|Takuma Oda||DeNA Co., Ltd., USA|
|Carlee Joewong||Carnegie Mellon University, USA|
Modern vehicle fleets, e.g., for ridesharing platforms and taxi companies, can reduce passengers' waiting times by proactively dispatching vehicles to locations where pickup requests are anticipated in the future. Yet it is unclear how to best do this: optimal dispatching requires optimizing over several sources of uncertainty, including vehicles' travel times to their dispatched locations, as well as coordinating between vehicles so that they do not attempt to pick up the same passenger. While prior works have developed models for this uncertainty and used them to optimize dispatch policies, in this work we introduce a model-free approach. Specifically, we propose MOVI, a Deep Q-network (DQN)-based framework that directly learns the optimal vehicle dispatch policy. Since DQNs scale poorly with a large number of possible dispatches, we streamline our DQN training and suppose that each individual vehicle independently learns its own optimal policy, ensuring scalability at the cost of less coordination between vehicles. We then formulate a centralized receding-horizon control (RHC) policy to compare with our DQN policies. To compare these policies, we design and build MOVI as a large-scale realistic simulator based on 15 million taxi trip records that simulates policy-agnostic responses to dispatch decisions.
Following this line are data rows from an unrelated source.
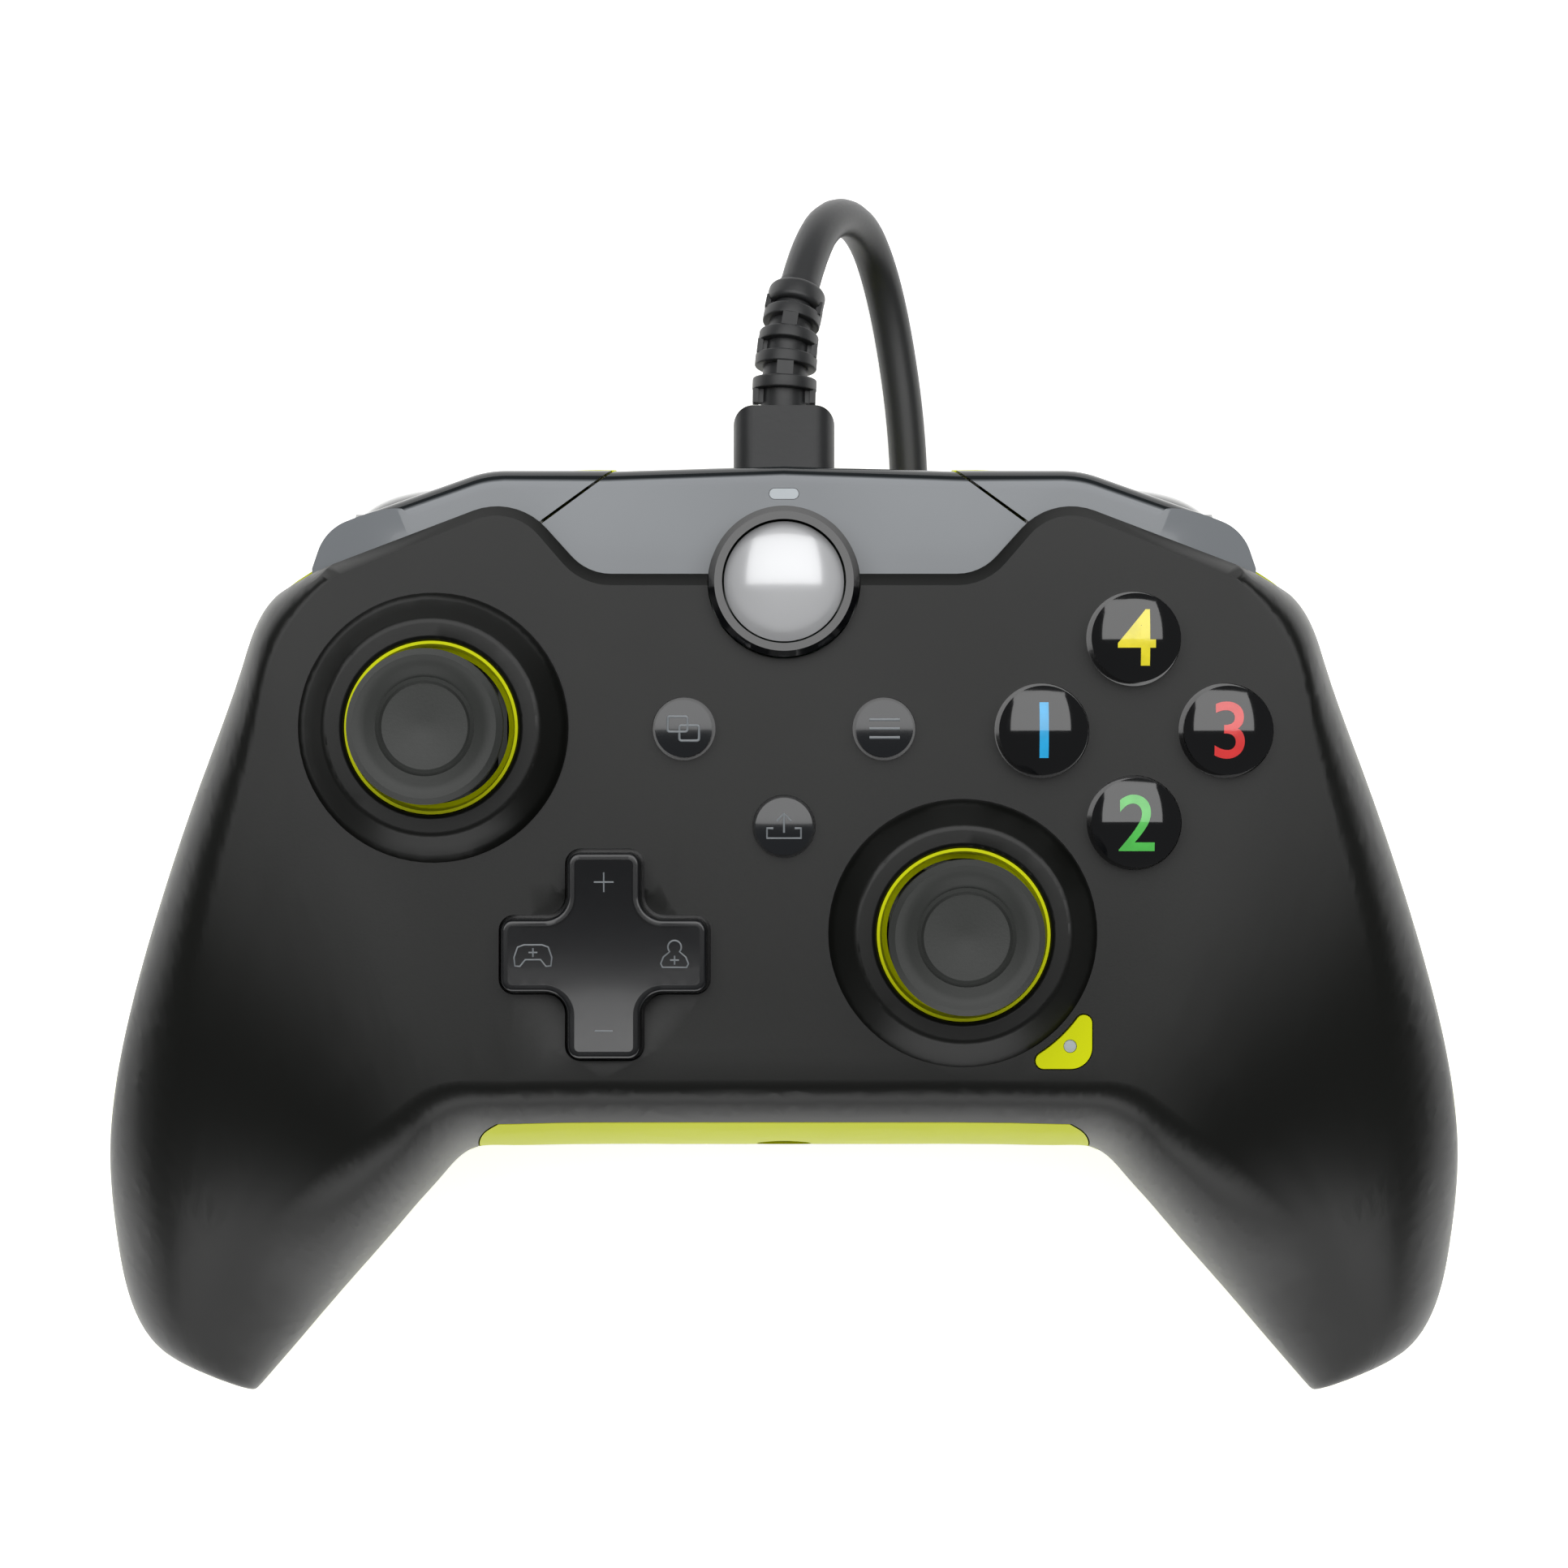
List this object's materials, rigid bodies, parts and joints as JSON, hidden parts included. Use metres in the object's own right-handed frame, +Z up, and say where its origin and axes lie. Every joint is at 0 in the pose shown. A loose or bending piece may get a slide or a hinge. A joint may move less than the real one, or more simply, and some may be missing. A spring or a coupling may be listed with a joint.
{
  "type": "gamepad controller",
  "caption": "Wired gamepad with thumb sticks, a direction pad, round face buttons, bumpers, triggers and a coiled cable with plug.",
  "frame": {"origin": "on the surface that the pad lies on, under the middle of its body's box, cable left out", "axes": "+X to the pad's right-hand grip, +Y to its cable, +Z up out of its face"},
  "size_m": [0.1566, 0.1416, 0.0585],
  "materials": {
    "shell_black": "soft-touch matte",
    "shell_yellow": "satin yellow-green",
    "gloss_grey": "glossy smoke grey",
    "gloss_black": "glossy black",
    "pearl": "pearl white",
    "lens_grey": "cloudy lens",
    "stick_rubber": "textured grey rubber",
    "membrane": "silicone",
    "mechanism": "plain moulding",
    "steel": "plain",
    "board": "green laminate",
    "chip": "moulded case",
    "cord": "matt dark grey",
    "plug_plastic": "satin dark grey"
  },
  "bodies": {
    "pad": {"front_shell": "shell_black", "back_shell": "shell_yellow", "center_bridge": "gloss_grey", "guide_bezel": "gloss_black", "status_lens": "lens_grey", "accent_badge": "shell_yellow", "mic_light": "lens_grey", "trigger_pins": "steel", "trigger_springs": "steel", "left_stick_frame": "mechanism", "right_stick_frame": "mechanism", "left_well_ring": "shell_yellow", "right_well_ring": "shell_yellow", "stick_sensors": "chip", "dpad_membrane": "membrane", "face_membrane": "membrane", "tact_switches": "mechanism", "main_board": "board", "board_chips": "chip", "usb_socket": "steel", "headset_jack": "chip", "left_motor": "steel", "right_motor": "steel", "shell_screws": "steel", "cable_plug": "plug_plastic", "cable_plug_tip": "steel", "plug_strain_relief": "cord", "cord_lead": "cord", "cord_coil": "cord", "cord_tail": "cord", "cord_tie": "cord", "usb_a_grip": "plug_plastic", "usb_a_shell": "steel"},
    "left_bumper": {"left_bumper": "gloss_grey"},
    "left_trigger": {"left_trigger": "gloss_black"},
    "right_bumper": {"right_bumper": "gloss_grey"},
    "right_trigger": {"right_trigger": "gloss_black"},
    "left_cross": {"left_cross_yoke": "mechanism"},
    "left_pin": {"left_stick_pin": "steel"},
    "left_stick": {"left_stick_shaft": "mechanism", "left_stick_cap": "stick_rubber"},
    "left_arch": {"left_arch_yoke": "mechanism"},
    "right_cross": {"right_cross_yoke": "mechanism"},
    "right_pin": {"right_stick_pin": "steel"},
    "right_stick": {"right_stick_shaft": "mechanism", "right_stick_cap": "stick_rubber"},
    "right_arch": {"right_arch_yoke": "mechanism"},
    "dpad_hub": {"dpad_hub": "mechanism"},
    "dpad": {"dpad": "gloss_black"},
    "face_button_top": {"face_button_top": "gloss_black"},
    "face_button_right": {"face_button_right": "gloss_black"},
    "face_button_bottom": {"face_button_bottom": "gloss_black"},
    "face_button_left": {"face_button_left": "gloss_black"},
    "view_button": {"view_button": "gloss_black"},
    "menu_button": {"menu_button": "gloss_black"},
    "share_button": {"share_button": "gloss_black"},
    "guide_button": {"guide_button": "pearl"},
    "left_motor_weight": {"left_motor_weight": "steel"},
    "right_motor_weight": {"right_motor_weight": "steel"}
  },
  "joints": [
    {"name": "left_bumper_press", "type": "hinge", "parent": "pad", "child": "left_bumper", "pos_m": [-0.0252, 0.0513, 0.031], "axis": [0, 0, 1], "range_deg": [0, 2.4], "stiffness_Nm_per_rad": 0.3, "springref_deg": -2.86},
    {"name": "left_trigger_pull", "type": "hinge", "parent": "pad", "child": "left_trigger", "pos_m": [-0.0393, 0.0405, 0.027], "axis": [-1, 0, 0], "range_deg": [0, 18], "stiffness_Nm_per_rad": 0.08, "springref_deg": -22.92},
    {"name": "right_bumper_press", "type": "hinge", "parent": "pad", "child": "right_bumper", "pos_m": [0.0252, 0.0513, 0.031], "axis": [0, 0, -1], "range_deg": [0, 2.4], "stiffness_Nm_per_rad": 0.3, "springref_deg": -2.86},
    {"name": "right_trigger_pull", "type": "hinge", "parent": "pad", "child": "right_trigger", "pos_m": [0.0393, 0.0405, 0.027], "axis": [-1, 0, 0], "range_deg": [0, 18], "stiffness_Nm_per_rad": 0.08, "springref_deg": -22.92},
    {"name": "left_stick_sideways", "type": "hinge", "parent": "pad", "child": "left_cross", "pos_m": [-0.03939, 0.0244, 0.0404], "axis": [0, 1, 0], "range_deg": [-18, 18], "stiffness_Nm_per_rad": 0.03},
    {"name": "left_stick_lengthways", "type": "hinge", "parent": "left_cross", "child": "left_pin", "pos_m": [-0.03939, 0.0244, 0.0404], "axis": [1, 0, 0], "range_deg": [-18, 18], "stiffness_Nm_per_rad": 0.03},
    {"name": "left_stick_click", "type": "slide", "parent": "left_pin", "child": "left_stick", "axis": [0, 0, -1], "range_m": [0, 0.0008], "stiffness_N_per_m": 800, "springref_m": -0.001},
    {"name": "left_arch_tilt", "type": "hinge", "parent": "pad", "child": "left_arch", "pos_m": [-0.03939, 0.0244, 0.0404], "axis": [1, 0, 0], "range_deg": [-18, 18]},
    {"name": "right_stick_sideways", "type": "hinge", "parent": "pad", "child": "right_cross", "pos_m": [0.02005, 0.00126, 0.0404], "axis": [0, 1, 0], "range_deg": [-18, 18], "stiffness_Nm_per_rad": 0.03},
    {"name": "right_stick_lengthways", "type": "hinge", "parent": "right_cross", "child": "right_pin", "pos_m": [0.02005, 0.00126, 0.0404], "axis": [1, 0, 0], "range_deg": [-18, 18], "stiffness_Nm_per_rad": 0.03},
    {"name": "right_stick_click", "type": "slide", "parent": "right_pin", "child": "right_stick", "axis": [0, 0, -1], "range_m": [0, 0.0008], "stiffness_N_per_m": 800, "springref_m": -0.001},
    {"name": "right_arch_tilt", "type": "hinge", "parent": "pad", "child": "right_arch", "pos_m": [0.02005, 0.00126, 0.0404], "axis": [1, 0, 0], "range_deg": [-18, 18]},
    {"name": "dpad_up_down", "type": "hinge", "parent": "pad", "child": "dpad_hub", "pos_m": [-0.0201, -0.00104, 0.043], "axis": [1, 0, 0], "range_deg": [-4, 4], "stiffness_Nm_per_rad": 0.06, "deforming": ["dpad_membrane"]},
    {"name": "dpad_left_right", "type": "hinge", "parent": "dpad_hub", "child": "dpad", "pos_m": [-0.0201, -0.00104, 0.043], "axis": [0, 1, 0], "range_deg": [-4, 4], "stiffness_Nm_per_rad": 0.06, "deforming": ["dpad_membrane"]},
    {"name": "face_top_press", "type": "slide", "parent": "pad", "child": "face_button_top", "axis": [0, 0, -1], "range_m": [0, 0.0013], "stiffness_N_per_m": 400, "springref_m": -0.001, "deforming": ["face_membrane"]},
    {"name": "face_right_press", "type": "slide", "parent": "pad", "child": "face_button_right", "axis": [0, 0, -1], "range_m": [0, 0.0013], "stiffness_N_per_m": 400, "springref_m": -0.001, "deforming": ["face_membrane"]},
    {"name": "face_bottom_press", "type": "slide", "parent": "pad", "child": "face_button_bottom", "axis": [0, 0, -1], "range_m": [0, 0.0013], "stiffness_N_per_m": 400, "springref_m": -0.001, "deforming": ["face_membrane"]},
    {"name": "face_left_press", "type": "slide", "parent": "pad", "child": "face_button_left", "axis": [0, 0, -1], "range_m": [0, 0.0013], "stiffness_N_per_m": 400, "springref_m": -0.001, "deforming": ["face_membrane"]},
    {"name": "view_press", "type": "slide", "parent": "pad", "child": "view_button", "axis": [0, 0, -1], "range_m": [0, 0.0007], "stiffness_N_per_m": 500, "springref_m": -0.001},
    {"name": "menu_press", "type": "slide", "parent": "pad", "child": "menu_button", "axis": [0, 0, -1], "range_m": [0, 0.0007], "stiffness_N_per_m": 500, "springref_m": -0.001},
    {"name": "share_press", "type": "slide", "parent": "pad", "child": "share_button", "axis": [0, 0, -1], "range_m": [0, 0.0007], "stiffness_N_per_m": 500, "springref_m": -0.001},
    {"name": "guide_press", "type": "slide", "parent": "pad", "child": "guide_button", "axis": [0, 0, -1], "range_m": [0, 0.0005], "stiffness_N_per_m": 600, "springref_m": -0.001},
    {"name": "left_motor_spin", "type": "hinge", "parent": "pad", "child": "left_motor_weight", "pos_m": [-0.05998, -0.00898, 0.024], "axis": [0, 0, 1], "continuous": true},
    {"name": "right_motor_spin", "type": "hinge", "parent": "pad", "child": "right_motor_weight", "pos_m": [0.05998, -0.00898, 0.024], "axis": [0, 0, 1], "continuous": true}
  ],
  "couplings": [
    {"joint": "left_arch_tilt", "follows": "left_stick_lengthways", "ratio": 1},
    {"joint": "right_arch_tilt", "follows": "right_stick_lengthways", "ratio": 1}
  ]
}
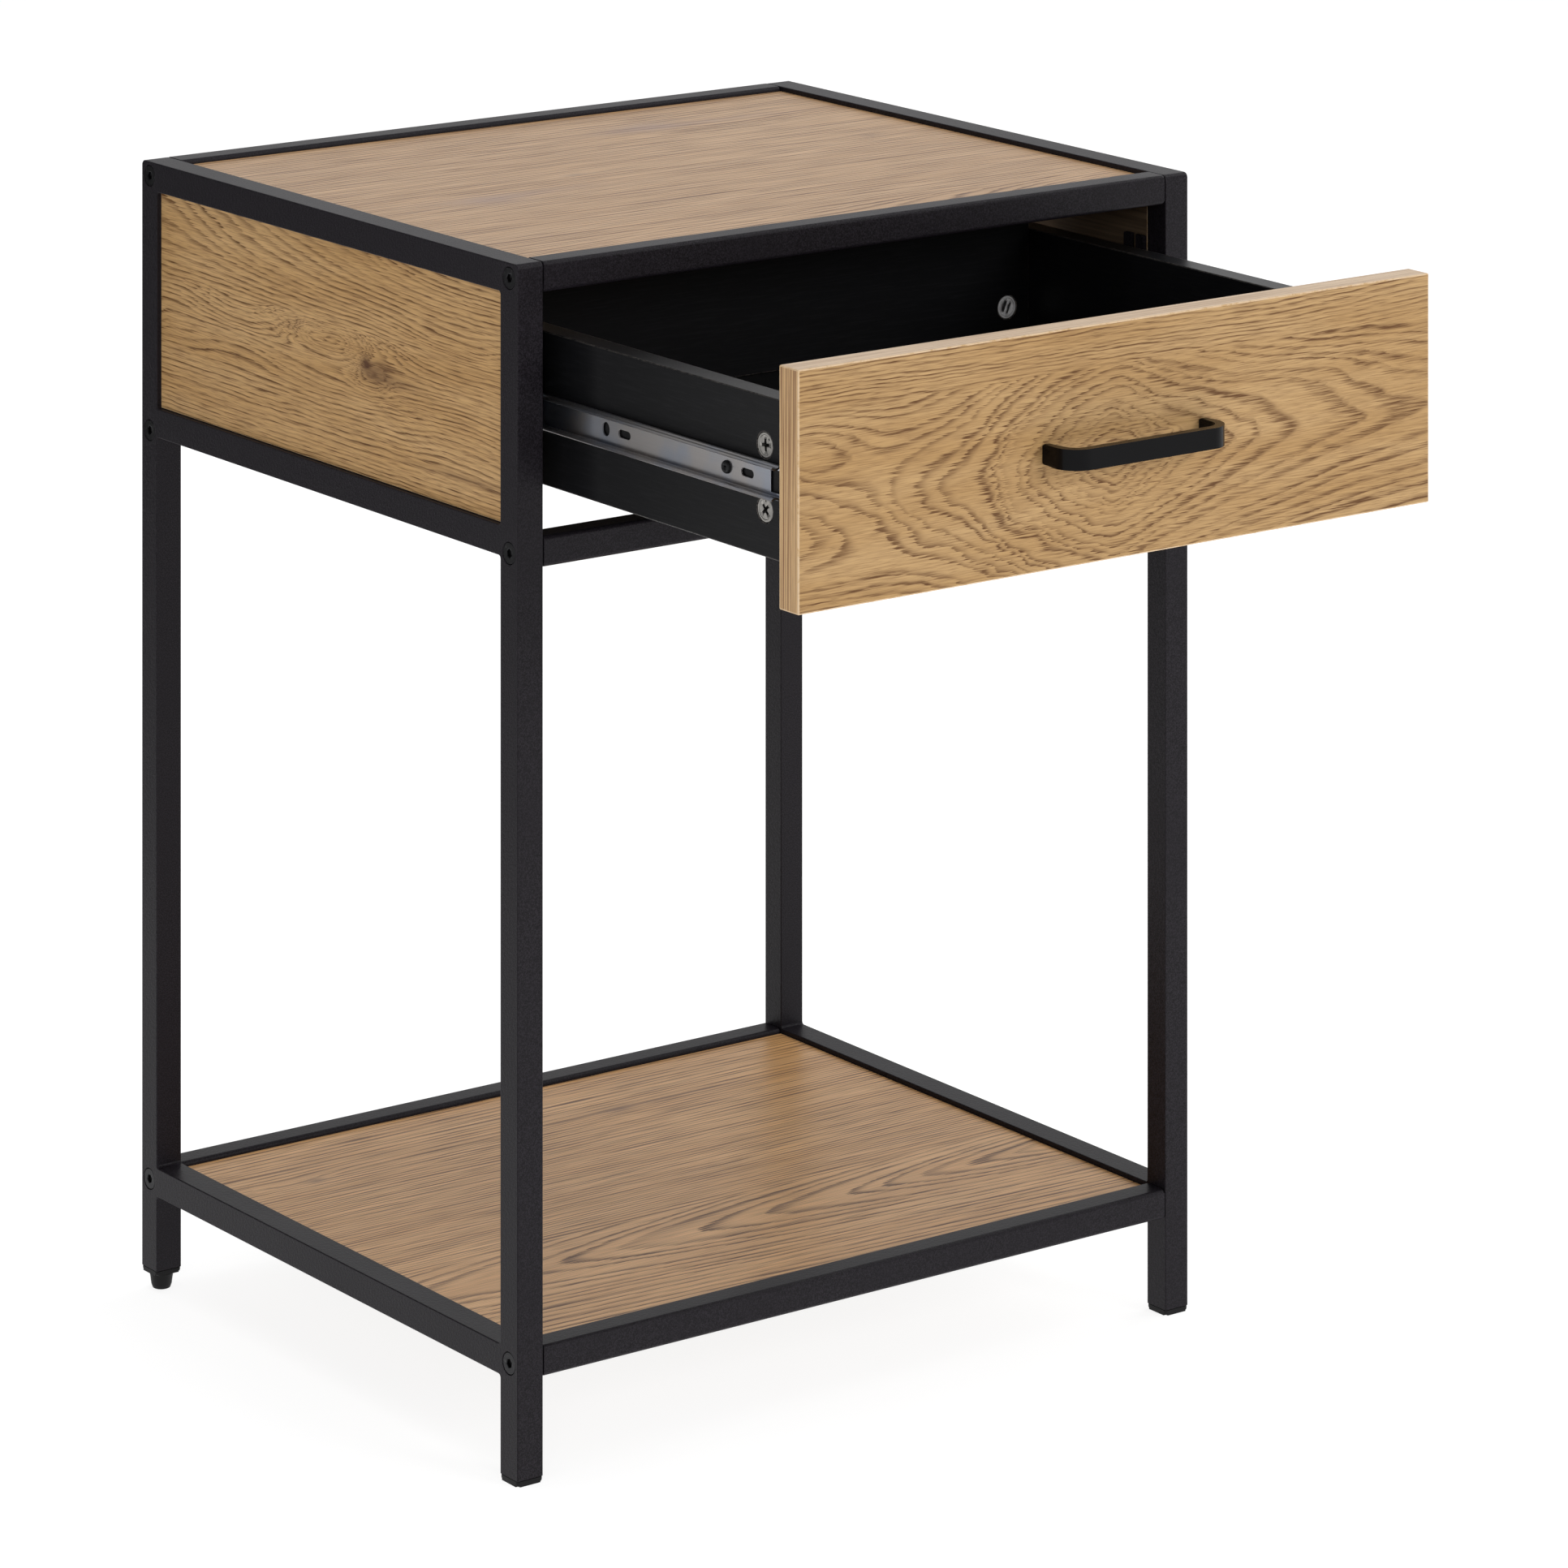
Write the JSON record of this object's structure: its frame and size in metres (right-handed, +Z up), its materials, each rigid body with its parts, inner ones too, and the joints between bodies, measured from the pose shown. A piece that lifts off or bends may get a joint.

We show that the DQN dispatch policy reduces the number of unserviced requests by 76% compared to without dispatch and 20% compared to the RHC approach, emphasizing the benefits of a model-free approach and suggesting that there is limited value to coordinating vehicle actions. This finding may help to explain the success of ridesharing platforms, for which drivers make individual decisions.